The “old ways” are only useful so far as they hold up. As other aspects of production and post-production continue to change, we may very well see teams actively reassessing not only the order of their workflow but the individual elements of that workflow.
If this reassessment results in increased efficiency, then everybody wins in the end.
Expanding skill sets and perspectives
Evolving tech can feel threatening to some, exciting to others.
In particular, those willing to master new technologies and skill sets are rewarded for setting their careers on the cutting edge.
Virtual Reality has certainly been one of the most sought-after new filmmaking technologies of the past ten years.
For those accustomed to standard-aspect footage, working with VR footage is intimidating.
But back in 2013, Ogorodov saw the newness of VR as an opportunity to be part of an upcoming movement.
He then went on to establish quite an impressive pedigree in the VR space, working with Google VR to help launch their Daydream product, as well as VR projects for Toyota and Coca-Cola.
Looking back on his personal history with VR and the knowledge he’s gained since the tech was still brand new, Ogorodov notes that, in many ways, it has become just another skill set to add to his collection.
Once a specific technology stops being novel, you can really get down to work and improve the process.
This has certainly been the case with Ogorodov’s more recent VR work.
“Earlier this year, I was the Lead Video Editor for Twitch’s January-Drop campaign at ad agency Elephant. My combined skills allowed me to collaborate with a team to create an edit that cut seamlessly between animations.”
None of this is to say that VR specifically is the be-all end-all of new filmmaking technologies, but it’s an excellent example of a chance for production and post-production professionals to expand their existing skill sets to include something that will only become more popular, and relevant, with time.
Creative freedom and autonomy
Before we go, we’d like to touch on a more abstract aspect of the day-to-day work of Video Artists: establishing and maintaining trust with clients.
Once that trust is achieved, it allows Video Artists more creative freedom when working on projects. But of course, getting to that point is easier said than done.
To give a brief example of what that trust can look like between a Video Artist and client, Ogorodov shared his experience working with the ad agency Petrol on multiple trailers for the videogame Remnant of the Ashes from Gunfire Games, which itself received glowing reviews upon release.
Petrol essentially gave Ogorodov free rein for capturing in-game footage that could then be used in the trailer, as well as full control over the edit.
That initial trust was most likely based on the strength of Ogorodov’s past work. But keeping that trust was up to Ogorodov himself.
Had the finished trailers not impressed those at Petrol or Gunfire Games, there would have been problems.
But the work itself proved that that creative freedom had paid off for everyone.
“I think the most important thing for me as a Video Artist is to gain my client’s trust.

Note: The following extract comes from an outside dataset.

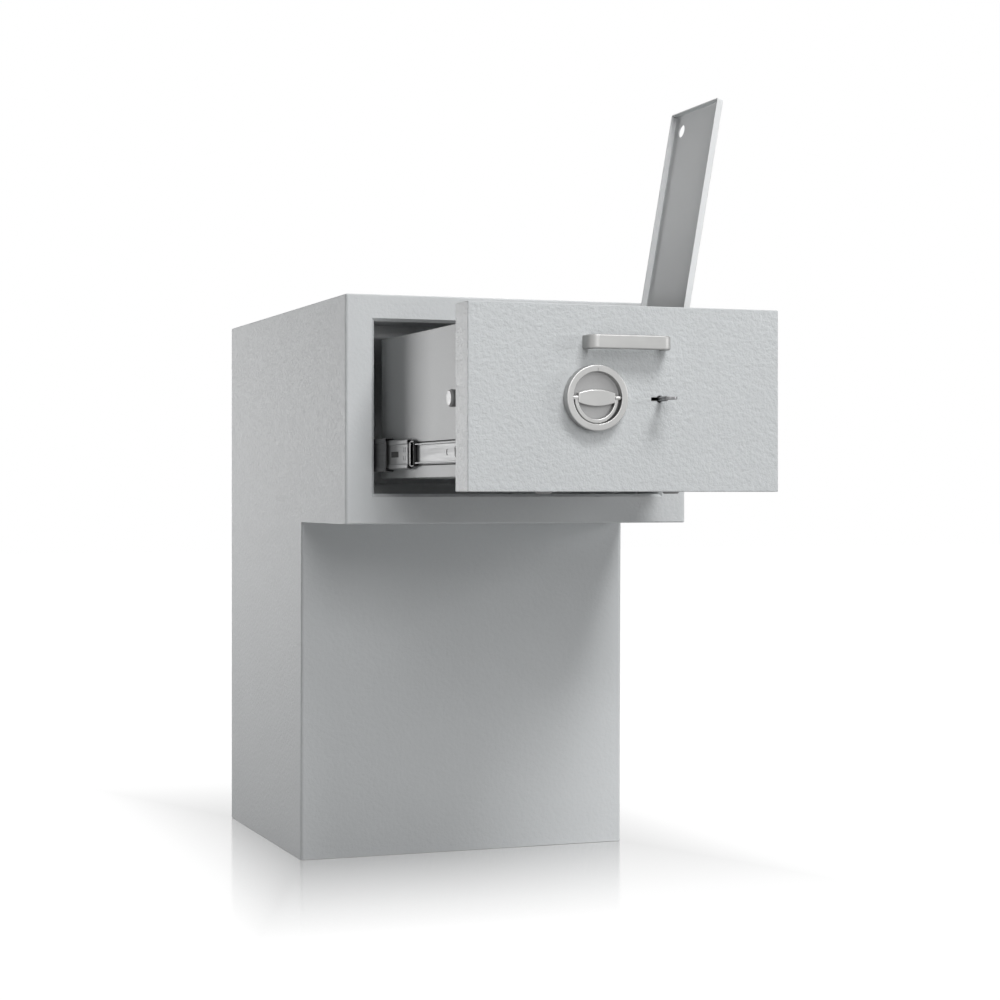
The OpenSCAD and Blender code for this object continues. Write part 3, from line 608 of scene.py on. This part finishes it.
def make_handle():
    """Bow handle: a bent flat bar with bevelled outer edges."""
    x, w, d, z, h, bar = -4, 110, 25, 702, 17, 8

    def bow(inset, r):
        left = x - w / 2 + inset
        half = [(left, at_drawer(0))] + arc(left + r, at_drawer(inset + r - d), r, 180, 270, 10)
        return half + [(2 * x - u, v) for u, v in half[::-1]]

    outside, inside = bow(0, 13), bow(bar, 5)

    def on_outside(p):
        return any(abs(p.x - u) < 0.02 and abs(p.y - v) < 0.02 for u, v in outside)

    bm = pushed([outside + inside[::-1]], z, z + h, "z")
    ease(bm, 1.9, lambda a, b: abs(a.z - b.z) < 0.1 and on_outside(a) and on_outside(b), 4, 60)
    ease(bm, 0.5, lambda a, b: max(a.y, b.y) < at_drawer(-0.1), 2, 60)
    piece("bow_handle_bar", bm, "satin_handle", "drawer", ("bow_handle",))


# Knob and key

KNOB_R, RECESS_R, KNOB_HIGH, KNOB_FOOT, DISH = 40.0, 31.75, 13.0, 0.4, 3.0
PIN_HIGH = 7.5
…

I want to delight and surprise them with something different when the moment calls for it, and of course also gently but firmly tell them when something is not working and offer an alternate solution.”
These moments of autonomy represent the culmination of everything we’ve discussed here so far.
A Video Artist who is comfortable in a remote work environment, who is self-sustaining in their software and hardware, and who has expanded their skill set to include many different stages of post-production is ready to, as Ogorodov put it, delight and surprise clients with their ideas and what they’re able to create.
In the current post-production climate, it’s not enough to simply be good at one thing and leave it at that.
Those who are willing to go that extra mile for the duration of each project are setting themselves up for continued success.